On Kawara on-chain

A moment as medium

I wasn’t looking for this. In the dense thicket of Ethereum’s transaction history — a place cluttered with forgotten drops, half-finished projects, and speculative detritus — I came across something that made me stop scrolling. A work titled Catch-22, deployed on 22 February 2022, Twosday: a Tuesday of perfect numerical symmetry, 22.02.2022. Edition size: 222. Statement: Contract ≠ copyable.

On the surface, it is austere. No grand visual spectacle. No dizzying generative complexity. And yet, the more I examined it, the more it felt like a piece that belongs in conversation with some of the most important conceptual gestures of the last century — even if time and curatorial consensus will have to decide whether it belongs among them.


Deployment as the work

What makes Catch-22 intriguing is not what it shows, but when and how it came into being. The contract’s deployment is the work’s decisive act: a one-time inscription that ties an unrepeatable date to an immutable technological substrate.

The choice of Twosday is not incidental. In the vernacular, the term became a global meme for its once-in-centuries alignment: a palindrome, a repetition of twos, falling on the second day of the week. Many artists in history have played with symmetry and serendipity, but here that cultural moment is literally fixed in code. Where On Kawara took a day, painted it in unornamented block letters, and made that day the object, Catch-22 takes a date and records it in the blockchain’s permanent ledger. In both cases, the medium functions as a frame — the painting in Kawara’s case, the smart contract here — but the true subject is the time itself.


A deliberate construction of scarcity

There is, I think, a further layer that clarifies the intent: Catch-22 reads as a conscious attempt to construct rarity and anchor it in reality by way of a temporal constraint that cannot be replayed. It is scarcity by design — but not the banal kind enforced by marketing or gatekeeping. Rather, it is scarcity engineered through irreversibility, using a culturally charged, numerically exceptional day as the mold into which the work is cast.

In a world increasingly shaped by automation and AI — where not only images but texts, products, services, and even decisions proliferate with breathtaking ease — genuine scarcity is rare. Catch-22 answers this condition with a conceptual gambit: bind the work to a singular calendar event and let the chain’s immutability harden that bond. The edition size (222) echoes the day; the act of deployment fuses idea and time into a single occurrence. The result is a form of constructed scarcity that becomes fundamental once the moment has passed.

There is an unmistakable cultural resonance here with Bitcoin’s ethos: a self-imposed, unexpandable limit that refuses dilution. Not because scarcity flatters price, but because scarcity is used as content — as the very material of the piece. If Bitcoin is a homage to hard limits in the domain of money, Catch-22 feels like a quiet homage to hard limits in the domain of conceptual art: a work that chooses its constraint with care, executes it precisely once, and then withdraws from the temptation to add more.


Between Judd, Weiner, LeWitt — and the chain

Donald Judd stripped away expressive flourishes so that the structure of the work could stand unobscured. In Catch-22, the form is equally self-effacing — only the minimal logic needed to define the edition and embed the statement.

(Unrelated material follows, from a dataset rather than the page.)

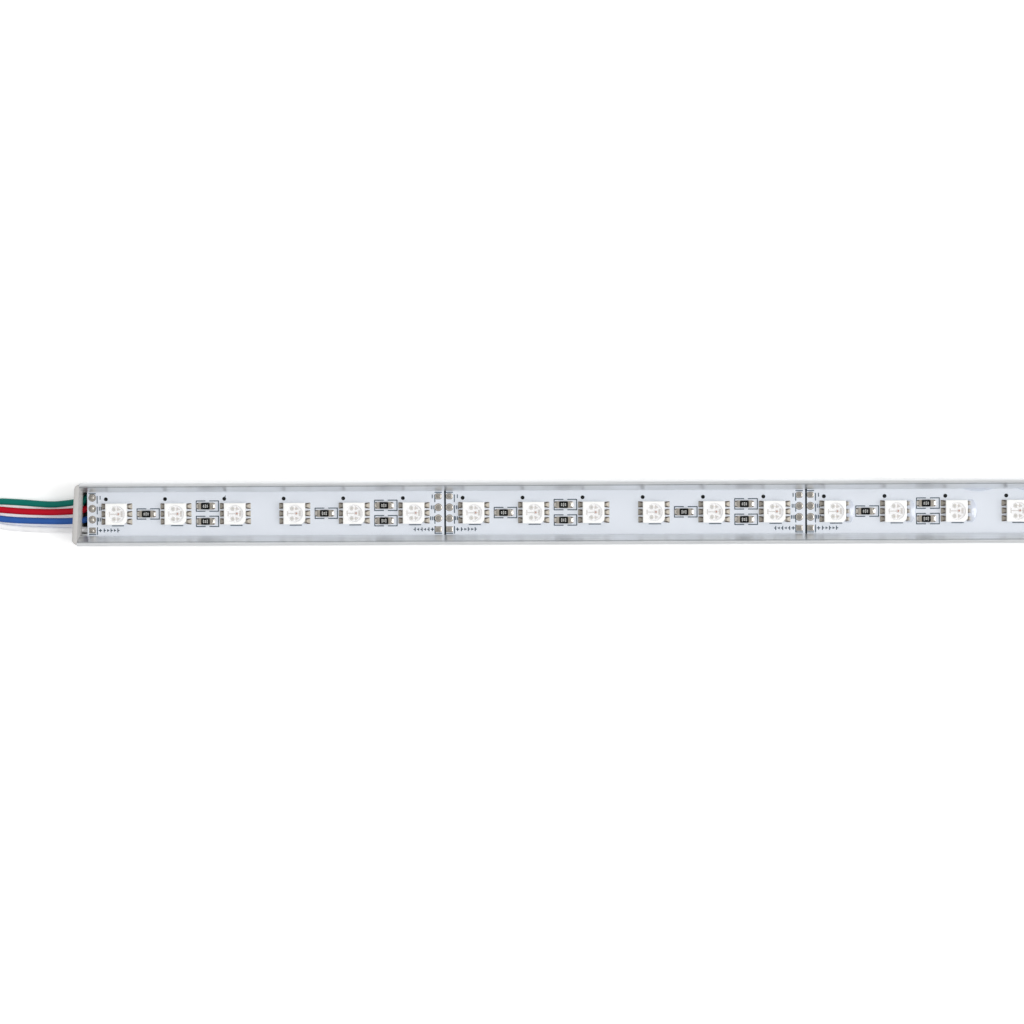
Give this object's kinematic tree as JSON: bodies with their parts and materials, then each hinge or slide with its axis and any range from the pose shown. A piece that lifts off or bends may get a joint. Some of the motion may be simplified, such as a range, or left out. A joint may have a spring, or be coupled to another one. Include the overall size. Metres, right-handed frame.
{
  "type": "led strip batten",
  "caption": "Rigid colour-changing light bar: a scored board of square leds in a shallow aluminium channel, four wires at one end.",
  "frame": {"origin": "centre of the channel's flat back, midway between the circuit board's two ends", "axes": "+X along the bar away from the wired end, +Z the way the light leaves"},
  "size_m": [0.5693, 0.0182, 0.009],
  "materials": {
    "anodised_aluminium": "clear anodised, satin, extrusion lines",
    "white_solder_mask": "screen-printed white solder mask, slight gloss",
    "grey_abs": "moulded, fine texture",
    "led_housing": "moulded white reflector polymer",
    "led_resin": "clear cast resin over a white cup",
    "tinned_copper": "tin plated",
    "resistor_ceramic": "black overglaze",
    "solder": "reflowed, bright",
    "bare_copper": "drawn copper wire",
    "clear_resin": "clear cast silicone",
    "pvc_green": "extruded, semi-matt",
    "pvc_red": "extruded, semi-matt",
    "pvc_blue": "extruded, semi-matt",
    "pvc_white": "extruded, semi-matt",
    "nylon_tie": "woven strap"
  },
  "bodies": {
    "root": {"channel": "anodised_aluminium", "circuit_board": "white_solder_mask", "end_cap_wired": "grey_abs", "end_cap_blank": "grey_abs", "led_01": "led_housing", "led_02": "led_housing", "led_03": "led_housing", "led_04": "led_housing", "led_05": "led_housing", "led_06": "led_housing", "led_07": "led_housing", "led_08": "led_housing", "led_09": "led_housing", "led_10": "led_housing", "led_11": "led_housing", "led_12": "led_housing", "led_13": "led_housing", "led_14": "led_housing", "led_15": "led_housing", "led_16": "led_housing", "led_17": "led_housing", "led_18": "led_housing", "led_19": "led_housing", "led_20": "led_housing", "led_21": "led_housing", "led_22": "led_housing", "led_23": "led_housing", "led_24": "led_housing", "led_25": "led_housing", "led_26": "led_housing", "led_27": "led_housing", "led_28": "led_housing", "led_29": "led_housing", "led_30": "led_housing", "led_31": "led_housing", "led_32": "led_housing", "led_33": "led_housing", "led_34": "led_housing", "led_35": "led_housing", "led_36": "led_housing", "led_windows": "led_resin", "led_leads": "tinned_copper", "resistors_single": "resistor_ceramic", "resistors_paired": "resistor_ceramic", "solder_pads": "tinned_copper", "wire_solder": "solder", "wire_cores": "bare_copper", "clear_coat": "clear_resin", "inner_green": "pvc_green", "inner_red": "pvc_red", "inner_blue": "pvc_blue", "inner_white": "pvc_white", "wire_green": "pvc_green", "wire_red": "pvc_red", "wire_blue": "pvc_blue", "wire_white": "pvc_white", "wire_hank": "pvc_green", "wire_tips": "tinned_copper", "hank_tie": "nylon_tie"}
  },
  "joints": []
}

Lawrence Weiner believed a work could be complete upon declaration, without the need for physical realization. Contract ≠ copyable operates in that spirit — a performative sentence whose power lies not in legal enforceability but in its public assertion — yet here the declaration is executed at the moment it is stated, and that execution is preserved for anyone to verify.

Sol LeWitt’s wall drawings existed as instructions, potentially realized by others. The blockchain adds a twist: once the instruction (the contract) is deployed, it exists not as a blueprint for future enactment but as an enacted rule-set frozen at birth. The rules are the sculpture; the deployment is the casting.

Roman Opalka and Hanne Darboven turned duration into content; Catch-22 turns temporal singularity into content — not a long accumulation, but a point of irreversible origin, chosen for its symmetry and then sealed.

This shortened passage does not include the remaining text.